The .NET Framework, for example, introduces good support for two ways to architect a distributed application. Remoting is the architectural descendant of DCOM, allowing an object on one computer to make proxy-based calls to the methods of an object on another computer. Web services use a completely different technique, based in open XML protocols such as SOAP and WSDL, to invoke methods on a remote machine.
Given this choice, how do you decide whether to use remoting or Web services in a particular application?
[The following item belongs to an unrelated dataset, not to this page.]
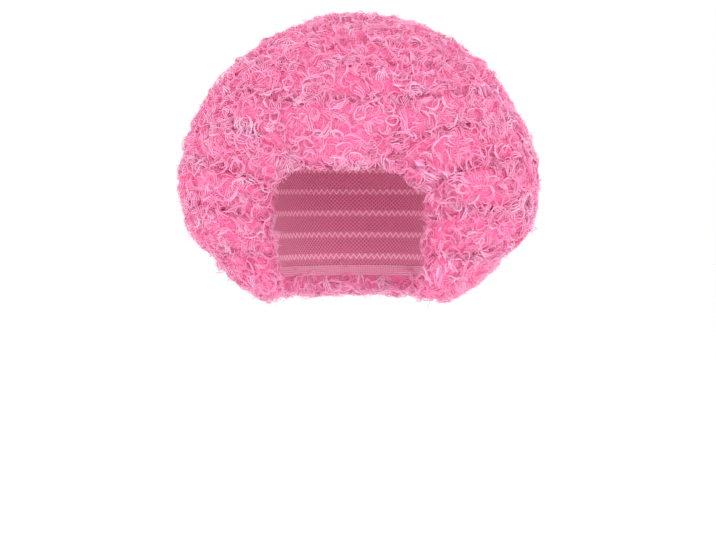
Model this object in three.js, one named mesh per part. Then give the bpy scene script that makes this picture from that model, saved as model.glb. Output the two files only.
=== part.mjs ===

Different tools, different abilities
Sometimes you can choose based just on what you need to do with the object at the other end of the communication. Remoting provides a number of capabilities that aren’t built into Web services, including:
- Stateful objects
- Singleton servers
- TCP channels for communication
- Binary object serialization
- Hosting without running IIS
Some of these are tougher limitations to overcome than others. It's fairly easy to add state to a Web service, for example, but difficult to pass messages over any communication channel other than HTTP (at least in .NET 1.0 or 1.1). Still, remoting wins on the basis of sheer comparison of abilities.
Ease of development
With Visual Studio .NET, developing Web services is so simple as to be nearly trivial. You build a Web services project to act as the server, add a Web Reference to that project from the client, and VS.NET takes care of building all of the plumbing needed to make one work with the other. From the client's point of view, invoking a method on a server-side object is no different syntactically from invoking a method on a client-side object.
Remoting is somewhat trickier to get right. You need to choose whether to use server-activated or client-activated objects, which communications protocol to support, and on which port to register the object. You need to decide whether to host the server object in IIS or a custom host. And you'll need to write a lot more "plumbing" code with remoting than you will with Web services. Inevitably, this slows the pace of development, even if you’ve done it before.
So, a point goes to Web services. Note, though, that we ought to develop code once and then use it many times. So if there are other compelling reasons to use remoting, you shouldn't let the seductive simplicity of implementing Web services sway you.
Performance comparisons are always tricky, especially in distributed applications. There are so many variables that it's tough to get repeatable numbers from which you can derive guidance.
Despite the trickiness, it's possible to make a fairly certain statement: For the same data, a remoting application can be designed to be faster than the equivalent Web services application. That's because the Web services application is forced to use SOAP-formatted messages over HTTP for communication, while the remoting application has a choice of communications technologies. In particular, you can build a remoting application to use binary-formatted messages passed over a raw TCP channel. The binary formatter is faster than the SOAP formatter, and binary messages are smaller than SOAP messages so that they can be sent faster. The TCP protocol, too, has less overhead than HTTP. What all this adds up to is that communications between client and server will be faster for a properly designed remoting application.
Keep in mind that communications are only part of the overall performance picture. If the services supplied require a lot of computation on the server, communications performance may not matter much; if it takes the server 50 seconds to come up with a result, do you really care whether the result takes one or two seconds to format? Probably not.
Here, there's a clear distinction between the two technologies. Remoting depends on the client instantiating a proxy object under Windows to communicate with the server. This technology assumes that you have Windows on both ends of the distributed application.
By contrast, Web services depend only on passing standard XML messages. Web services applications don’t make any assumptions about what's at the other end, besides assuming that it can understand SOAP and WSDL. And as a matter of fact, Web services clients and servers are implemented in many languages on many platforms. If your distributed application involves UNIX, Linux, Mac, or other platforms in addition to Windows computers, you’ll find it much easier to use Web services than remoting to communicate between the various platforms.
Making the choice
So what's the bottom line? If you look at all the factors above, remoting gets the nod on capabilities and performance, while Web services wins on ease of development and interoperability. I think that ease of development and communication performance should not figure too strongly into choosing a distributed architecture. The different capabilities, while important, can usually be worked around by a clever programmer. This leaves a rule of thumb that you can tuck away for the future:
If you control both endpoints, and they’re both running on Windows, use remoting for distributed applications. Otherwise, use Web services.
Another way to say this in many organizations is that remoting is best suited for intranet applications, while Web services should be reserved for communicating with partners over the Internet.
One final caution: Like most rules of thumb, this one has exceptions. Remember that I derived this rule from very high-level considerations, without digging into the implementation of any particular application. It's a good starting point if you need to make an architectural decision without the luxury of exhaustive research and prototyping, but it's not the end of the architectural process.
You might, for example, be planning an intranet test of what will later be an Internet application. That's just one of the cases where you'd want to use Web services on your intranet, even with Windows everywhere. As part of the process of learning new tricks, you need these quick rules as signposts, but once you're actually working in the territory, be sure to check where you end up.